Plus, they’ve been caught up in multiple scandals. In April of this year, they were fined $10.5 million for their alleged involvement in illegal bookmakers. That’s a massive fine by Vegas gaming standards. If you can’t make money as a CASINO in Vegas, that seems like a way bigger issue than Perry.

Now, let’s get mathematical. According to Billboard, Perry’s Play was the 21st highest-grossing residency in the history of Las Vegas, ahead of the Backstreet Boys and Shania Twain. The concerts grossed $46.4 million over 80 shows, for an average of $580,000 a show.
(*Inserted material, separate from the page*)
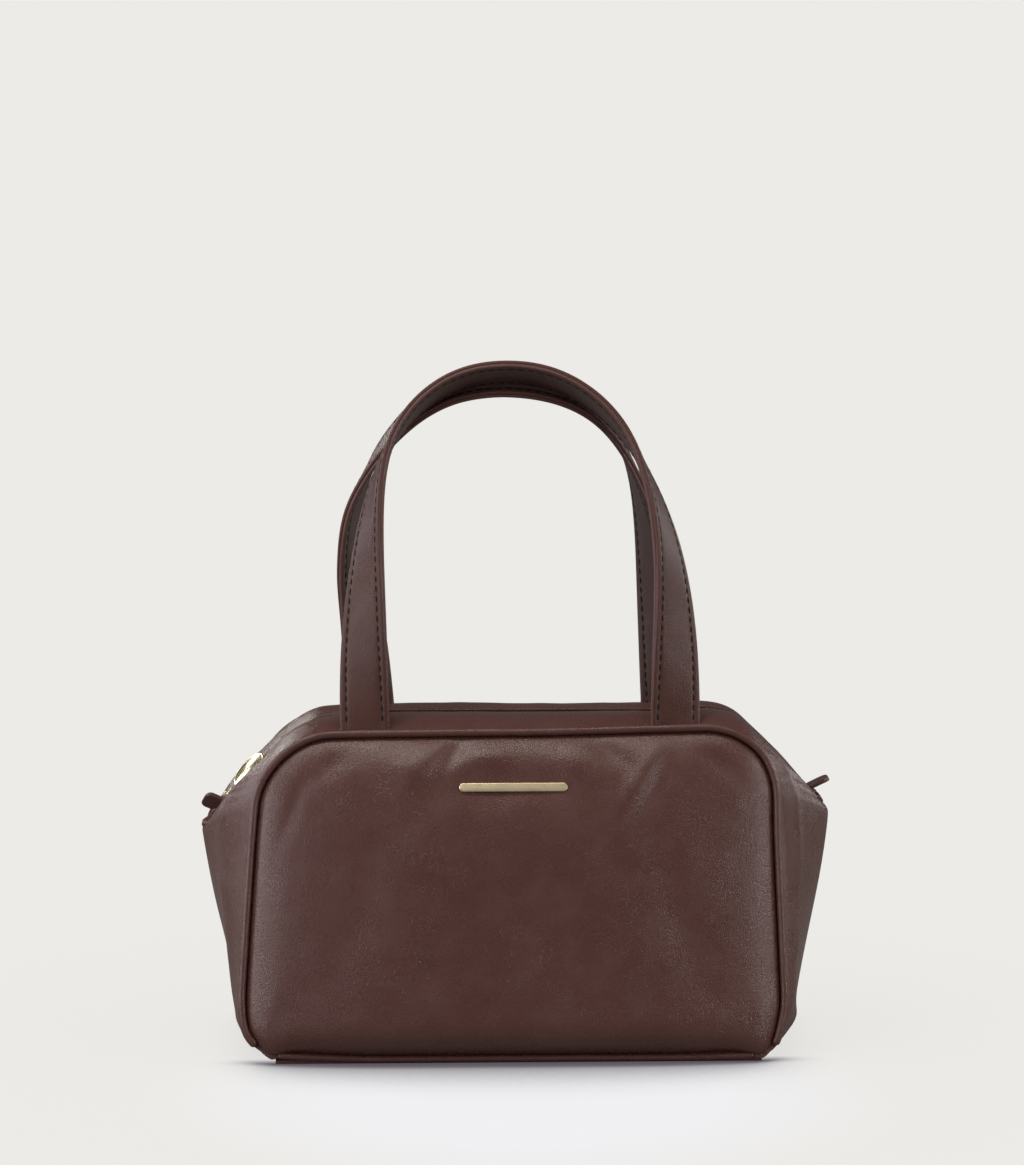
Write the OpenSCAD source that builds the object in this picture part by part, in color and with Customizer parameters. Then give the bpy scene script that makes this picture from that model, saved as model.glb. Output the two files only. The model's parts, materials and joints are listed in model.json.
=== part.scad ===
// A small leather top handle bag. A zip runs over its top and down both sloping shoulders to the
// wings, and two flat straps are sewn in behind the piping of the front and the rear panel.
// Millimetres. X runs along the bag, the front faces -Y, and the base stands on Z = 0.
// Pieces at the rear are the front ones mirrored, apart from what is only at one side.

/* [Panels] */
// Half width of the panel seam at the base
seam_reach_base = 111.6; // [100:0.2:116]
// Half width of the panel seam at the top, before its corners are rounded
seam_reach_top = 105; // [98:0.2:112]
// Height of the panel seam's top run
seam_height = 132.5; // [122:0.5:142]
// Distance of the panel seam from the middle plane at the base
seam_depth_base = 57; // [48:0.5:66]
// Distance of the panel seam from the middle plane at the top
seam_depth_top = 35.3; // [31:0.1:42]
// Rounding of the panel's upper corners
upper_corner_r = 31; // [22:0.5:38]
// Rounding of the panel's lower corners
lower_corner_r = 12; // [8:0.5:18]
// How far the middle of a panel puffs out of its seam
panel_puff = 5.5; // [2:0.25:9]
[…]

News Nation’s source said, ‘Katy was getting paid between $750,000 and $900,000 a show because of the bidding war.’

By comparison, Lady Gaga’s Vegas residency reportedly grossed $110 million over 72 performances, and she was getting about $1 million a show, way more than Perry. That averages out to about $1,527,777 per show, meaning that, on paper, even after Gaga’s fee, it was in the black. Yes, there are extra fees and the like — these are not cheap shows to mount — but it shows the questionable numbers of Resorts World. They made a per-show offer so eye-wateringly high to Perry that it was frankly astonishing that they ever thought she’d make it back. They were banking on Perry making more than Lady Gaga, who is arguably more culturally relevant at this moment in time (and also has a more Vegas-friendly jazz and piano show that attracts audiences of all ages.)

That’s just dumb, Resorts World. You overpaid and that’s just your own fault. Perry put on the shows, sold the tickets, got good reviews, but you failed at the maths (and at running a decent resort and not breaking basic laws about gaming, apparently.)

Look, there are plenty of reasons to rag on Perry - working with accused rapist Dr. Luke, the terrible album, palling around with Jeff Bezos, voting for Rick Caruso, ‘Woman’s World’, ‘putting the ‘ass’ back into astronaut’ - but this ain’t one of them. Let’s mock our celebrities responsibly. Katy, just take all your Vegas money and go hang out with Orlando Bloom for a bit.